Is the RedirectMatch directive just matching whatever segment of the URL that fits? I was expecting it to trigger when it matched only the first segment of the URL.
9:15 pm on May 14, 2013 (gmt 0)

WebmasterWorld Senior Member g1smd is a WebmasterWorld Top Contributor of All Time 10+ Year Member Top Contributors Of The Month



With a start anchor on the pattern it would match from the start rather than match a chunk in the middle.
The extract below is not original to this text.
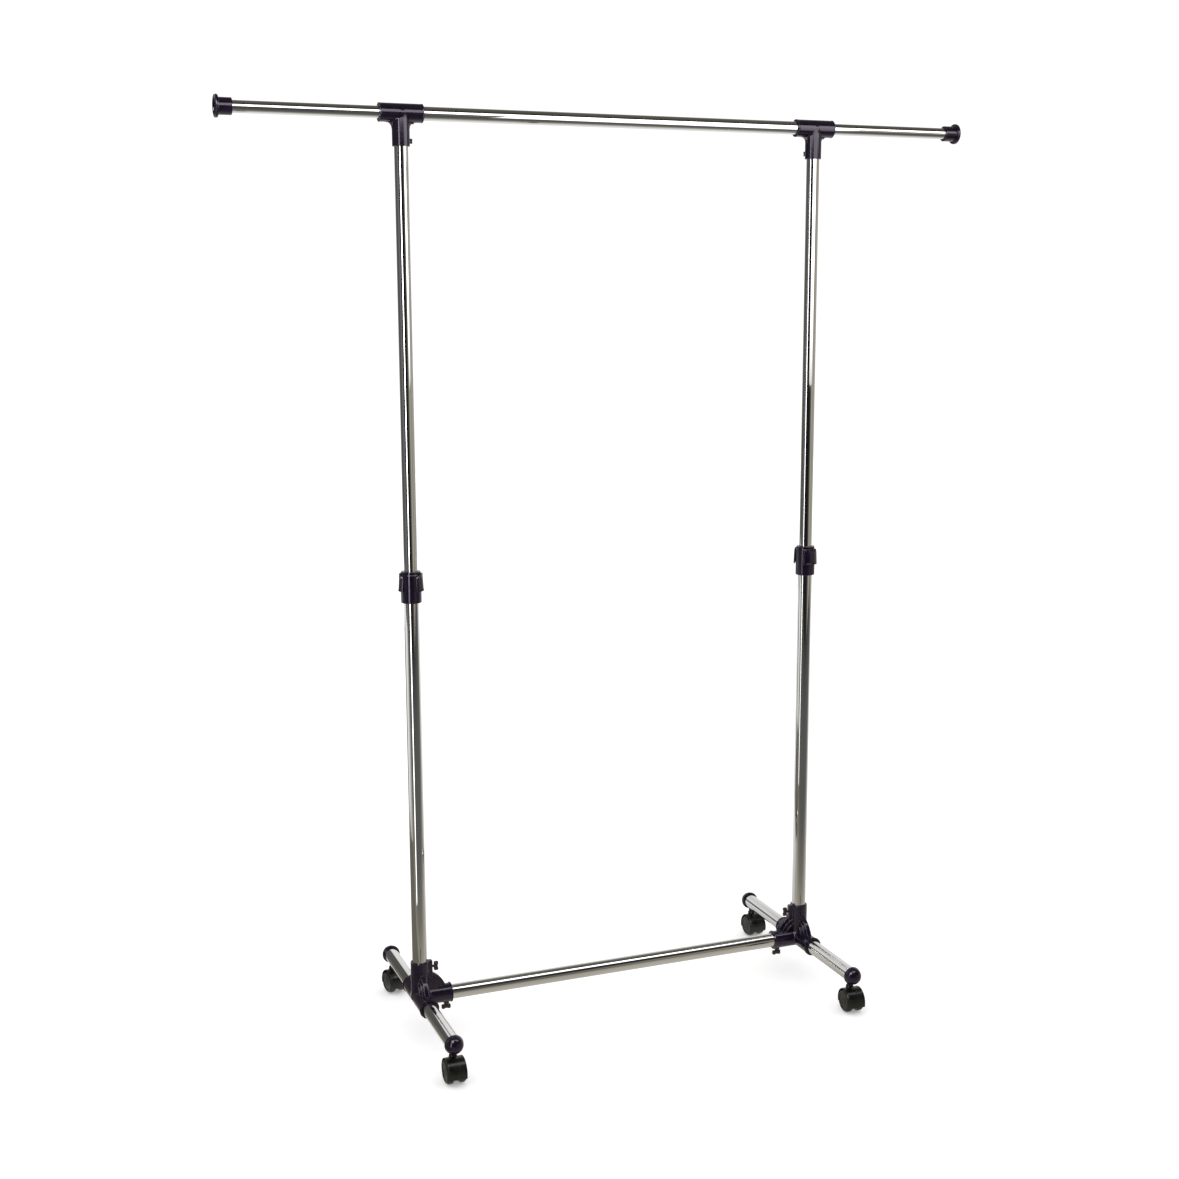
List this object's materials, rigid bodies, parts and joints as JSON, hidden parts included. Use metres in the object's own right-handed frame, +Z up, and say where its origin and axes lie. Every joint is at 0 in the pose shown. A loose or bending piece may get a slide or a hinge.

Use RewriteRule in place of RedirectMatch.
9:59 pm on May 14, 2013 (gmt 0)

WebmasterWorld Senior Member lucy24 is a WebmasterWorld Top Contributor of All Time Top Contributors Of The Month



g1!

:: jumping up and down screaming with excitement ::

Sheesh, thought you'd never come back.

Tim, if you've got a lot of rules to change, find a text editor that does Regular Expressions and feed it your htaccess file with the following:

# change . to \.
FIND
^(Redirect \d\d\d \S+?[^\\])\.
REPLACE WITH
$1\\.
# now change Redirect to Rewrite
FIND
^Redirect(?:Match)? 301 /(.+)
REPLACE WITH
RewriteRule $1 [R=301,L]
# and
FIND
^Redirect(?:Match)? 410 /(.+)
REPLACE WITH
RewriteRule $1 - [G]

These can safely be done as unsupervised global replaces-- but of course you'll make a copy of the htaccess first!